Set problem:
Only the number is wanted: how many lines of the data contain "joints"?

-- begin Data extract --

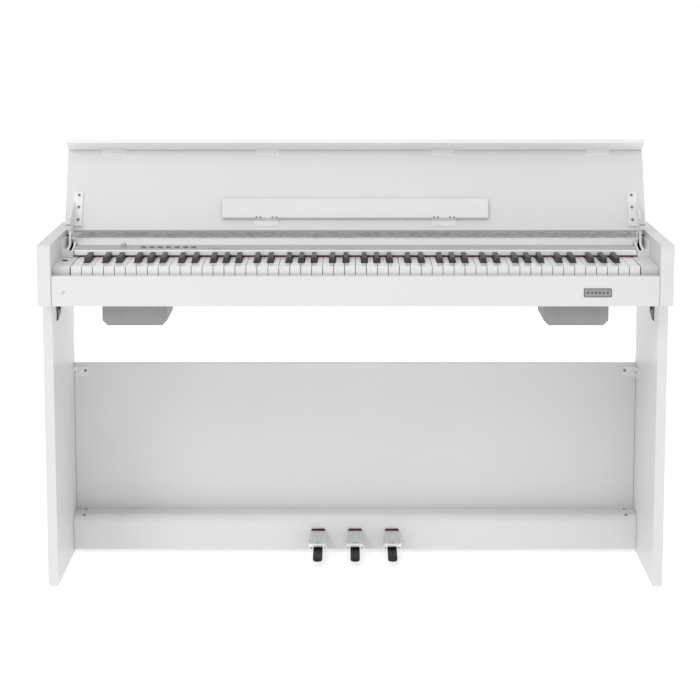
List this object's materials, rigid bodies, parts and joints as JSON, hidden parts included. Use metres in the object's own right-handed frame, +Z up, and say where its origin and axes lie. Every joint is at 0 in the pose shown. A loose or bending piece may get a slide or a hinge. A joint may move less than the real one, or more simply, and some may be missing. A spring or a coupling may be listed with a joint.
{
  "type": "digital piano on stand",
  "caption": "White upright-style digital piano on a panel stand, with its hinged lid open, a flap at the lid's edge, a folded music rest, keyboard, controls and foot pedals.",
  "frame": {"origin": "on the floor, under the middle of the whole piano", "axes": "+X to the player's right, +Y to the back, +Z up"},
  "size_m": [1.362, 0.412, 0.9751],
  "materials": {
    "cabinet": "white satin foil on board",
    "white_plastic": "satin white moulding",
    "bracket_metal": "white powder coat",
    "panel_silver": "satin silver-white paint",
    "grille_silver": "perforated sheet, satin silver paint",
    "hood_silver": "satin silver",
    "key_white": "semi-gloss",
    "key_black": "matte, fine lengthwise grain",
    "black_plastic": "satin",
    "grey_plastic": "fine moulded texture",
    "felt_red": "pressed felt",
    "circuit_board": "solder mask"
  },
  "bodies": {
    "root": {"end_block_left": "cabinet", "end_block_right": "cabinet", "side_panel_left": "cabinet", "side_panel_right": "cabinet", "key_bed": "cabinet", "front_rail": "cabinet", "rear_panel": "cabinet", "rear_deck": "cabinet", "kick_panel": "cabinet", "cheek_block_left": "cabinet", "cheek_block_right": "cabinet", "pedal_box": "cabinet", "end_liner_left": "white_plastic", "end_liner_right": "white_plastic", "control_panel": "panel_silver", "speaker_grille": "grille_silver", "key_felt": "felt_red", "key_frame": "grey_plastic", "jack_plate": "black_plastic", "main_board": "circuit_board", "pedal_frame": "grey_plastic", "speaker_box_left": "grey_plastic", "speaker_box_right": "grey_plastic", "speaker_driver_left": "black_plastic", "speaker_driver_right": "black_plastic", "pedal_hood_left": "hood_silver", "pedal_hood_middle": "hood_silver", "pedal_hood_right": "hood_silver"},
    "lid": {"lid_panel": "cabinet", "lid_bracket_left": "bracket_metal", "lid_bracket_right": "bracket_metal"},
    "flap": {"lid_flap": "cabinet"},
    "rest_ledge": {"music_rest": "cabinet"},
    "knob": {"volume_knob": "panel_silver"},
    "button_1": {"button_1": "grey_plastic"},
    "button_2": {"button_2": "grey_plastic"},
    "button_3": {"button_3": "grey_plastic"},
    "button_4": {"button_4": "grey_plastic"},
    "button_5": {"button_5": "grey_plastic"},
    "button_6": {"button_6": "grey_plastic"},
    "button_7": {"button_7": "grey_plastic"},
    "pedal_left": {"pedal_left": "black_plastic"},
    "pedal_middle": {"pedal_middle": "black_plastic"},
    "pedal_right": {"pedal_right": "black_plastic"},
    "white_c4": {"key_white_c4": "key_white"},
    "white_d4": {"key_white_d4": "key_white"},
    "white_e4": {"key_white_e4": "key_white"},
    "white_f4": {"key_white_f4": "key_white"},
    "white_g4": {"key_white_g4": "key_white"},
    "white_a4": {"key_white_a4": "key_white"},
    "white_b4": {"key_white_b4": "key_white"},
    "black_cs4": {"key_black_cs4": "key_black"},
    "black_ds4": {"key_black_ds4": "key_black"},
    "black_fs4": {"key_black_fs4": "key_black"},
    "black_gs4": {"key_black_gs4": "key_black"},
    "black_as4": {"key_black_as4": "key_black"},
    "whites_low": {"keys_white_low": "key_white"},
    "whites_high": {"keys_white_high": "key_white"},
    "blacks_low": {"keys_black_low": "key_black"},
    "blacks_high": {"keys_black_high": "key_black"}
  },
  "joints": [
    {"name": "lid_hinge", "type": "hinge", "parent": "root", "child": "lid", "pos_m": [0, 0.018, 0.7666], "axis": [1, 0, 0], "range_deg": [0, 117.1]},
    {"name": "flap_hinge", "type": "hinge", "parent": "lid", "child": "flap", "pos_m": [0, 0.10196, 0.94735], "axis": [-1, 0, 0], "range_deg": [-80, 0]},
    {"name": "music_rest_hinge", "type": "hinge", "parent": "lid", "child": "rest_ledge", "pos_m": [0, 0.02335, 0.79812], "axis": [-1, 0, 0], "range_deg": [-90, 0]},
    {"name": "knob_turn", "type": "hinge", "parent": "root", "child": "knob", "pos_m": [-0.516, 0.001, 0.73864], "axis": [0, -0.0902, 0.9959], "range_deg": [-135, 135]},
    {"name": "button_1_press", "type": "slide", "parent": "root", "child": "button_1", "axis": [0, 0.0902, -0.9959], "range_m": [0, 0.0015], "stiffness_N_per_m": 300, "springref_m": -0.001},
    {"name": "button_2_press", "type": "slide", "parent": "root", "child": "button_2", "axis": [0, 0.0902, -0.9959], "range_m": [0, 0.0015], "stiffness_N_per_m": 300, "springref_m": -0.001},
    {"name": "button_3_press", "type": "slide", "parent": "root", "child": "button_3", "axis": [0, 0.0902, -0.9959], "range_m": [0, 0.0015], "stiffness_N_per_m": 300, "springref_m": -0.001},
    {"name": "button_4_press", "type": "slide", "parent": "root", "child": "button_4", "axis": [0, 0.0902, -0.9959], "range_m": [0, 0.0015], "stiffness_N_per_m": 300, "springref_m": -0.001},
    {"name": "button_5_press", "type": "slide", "parent": "root", "child": "button_5", "axis": [0, 0.0902, -0.9959], "range_m": [0, 0.0015], "stiffness_N_per_m": 300, "springref_m": -0.001},
    {"name": "button_6_press", "type": "slide", "parent": "root", "child": "button_6", "axis": [0, 0.0902, -0.9959], "range_m": [0, 0.0015], "stiffness_N_per_m": 300, "springref_m": -0.001},
    {"name": "button_7_press", "type": "slide", "parent": "root", "child": "button_7", "axis": [0, 0.0902, -0.9959], "range_m": [0, 0.0015], "stiffness_N_per_m": 300, "springref_m": -0.001},
    {"name": "pedal_left_press", "type": "hinge", "parent": "root", "child": "pedal_left", "pos_m": [0, 0.166, 0.019], "axis": [1, 0, 0], "range_deg": [0, 3.3], "stiffness_Nm_per_rad": 4, "springref_deg": -8.59},
    {"name": "pedal_middle_press", "type": "hinge", "parent": "root", "child": "pedal_middle", "pos_m": [0, 0.166, 0.019], "axis": [1, 0, 0], "range_deg": [0, 3.3], "stiffness_Nm_per_rad": 4, "springref_deg": -8.59},
    {"name": "pedal_right_press", "type": "hinge", "parent": "root", "child": "pedal_right", "pos_m": [0, 0.166, 0.019], "axis": [1, 0, 0], "range_deg": [0, 3.3], "stiffness_Nm_per_rad": 4, "springref_deg": -8.59},
    {"name": "white_c4_press", "type": "hinge", "parent": "root", "child": "white_c4", "pos_m": [0, 0.026, 0.704], "axis": [1, 0, 0], "range_deg": [0, 2.8], "stiffness_Nm_per_rad": 0.7, "springref_deg": -17.19},
    {"name": "white_d4_press", "type": "hinge", "parent": "root", "child": "white_d4", "pos_m": [0, 0.026, 0.704], "axis": [1, 0, 0], "range_deg": [0, 2.8], "stiffness_Nm_per_rad": 0.7, "springref_deg": -17.19},
    {"name": "white_e4_press", "type": "hinge", "parent": "root", "child": "white_e4", "pos_m": [0, 0.026, 0.704], "axis": [1, 0, 0], "range_deg": [0, 2.8], "stiffness_Nm_per_rad": 0.7, "springref_deg": -17.19},
    {"name": "white_f4_press", "type": "hinge", "parent": "root", "child": "white_f4", "pos_m": [0, 0.026, 0.704], "axis": [1, 0, 0], "range_deg": [0, 2.8], "stiffness_Nm_per_rad": 0.7, "springref_deg": -17.19},
    {"name": "white_g4_press", "type": "hinge", "parent": "root", "child": "white_g4", "pos_m": [0, 0.026, 0.704], "axis": [1, 0, 0], "range_deg": [0, 2.8], "stiffness_Nm_per_rad": 0.7, "springref_deg": -17.19},
    {"name": "white_a4_press", "type": "hinge", "parent": "root", "child": "white_a4", "pos_m": [0, 0.026, 0.704], "axis": [1, 0, 0], "range_deg": [0, 2.8], "stiffness_Nm_per_rad": 0.7, "springref_deg": -17.19},
    {"name": "white_b4_press", "type": "hinge", "parent": "root", "child": "white_b4", "pos_m": [0, 0.026, 0.704], "axis": [1, 0, 0], "range_deg": [0, 2.8], "stiffness_Nm_per_rad": 0.7, "springref_deg": -17.19},
    {"name": "black_cs4_press", "type": "hinge", "parent": "root", "child": "black_cs4", "pos_m": [0, 0.026, 0.7155], "axis": [1, 0, 0], "range_deg": [0, 3], "stiffness_Nm_per_rad": 0.3, "springref_deg": -17.19},
    {"name": "black_ds4_press", "type": "hinge", "parent": "root", "child": "black_ds4", "pos_m": [0, 0.026, 0.7155], "axis": [1, 0, 0], "range_deg": [0, 3], "stiffness_Nm_per_rad": 0.3, "springref_deg": -17.19},
    {"name": "black_fs4_press", "type": "hinge", "parent": "root", "child": "black_fs4", "pos_m": [0, 0.026, 0.7155], "axis": [1, 0, 0], "range_deg": [0, 3], "stiffness_Nm_per_rad": 0.3, "springref_deg": -17.19},
    {"name": "black_gs4_press", "type": "hinge", "parent": "root", "child": "black_gs4", "pos_m": [0, 0.026, 0.7155], "axis": [1, 0, 0], "range_deg": [0, 3], "stiffness_Nm_per_rad": 0.3, "springref_deg": -17.19},
    {"name": "black_as4_press", "type": "hinge", "parent": "root", "child": "black_as4", "pos_m": [0, 0.026, 0.7155], "axis": [1, 0, 0], "range_deg": [0, 3], "stiffness_Nm_per_rad": 0.3, "springref_deg": -17.19},
    {"name": "whites_low_press", "type": "hinge", "parent": "root", "child": "whites_low", "pos_m": [0, 0.026, 0.704], "axis": [1, 0, 0], "range_deg": [0, 2.8], "stiffness_Nm_per_rad": 16, "springref_deg": -17.19},
    {"name": "blacks_low_press", "type": "hinge", "parent": "root", "child": "blacks_low", "pos_m": [0, 0.026, 0.7155], "axis": [1, 0, 0], "range_deg": [0, 3], "stiffness_Nm_per_rad": 5, "springref_deg": -17.19},
    {"name": "whites_high_press", "type": "hinge", "parent": "root", "child": "whites_high", "pos_m": [0, 0.026, 0.704], "axis": [1, 0, 0], "range_deg": [0, 2.8], "stiffness_Nm_per_rad": 16, "springref_deg": -17.19},
    {"name": "blacks_high_press", "type": "hinge", "parent": "root", "child": "blacks_high", "pos_m": [0, 0.026, 0.7155], "axis": [1, 0, 0], "range_deg": [0, 3], "stiffness_Nm_per_rad": 5, "springref_deg": -17.19}
  ]
}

-- end Data extract --

Output of the task:
2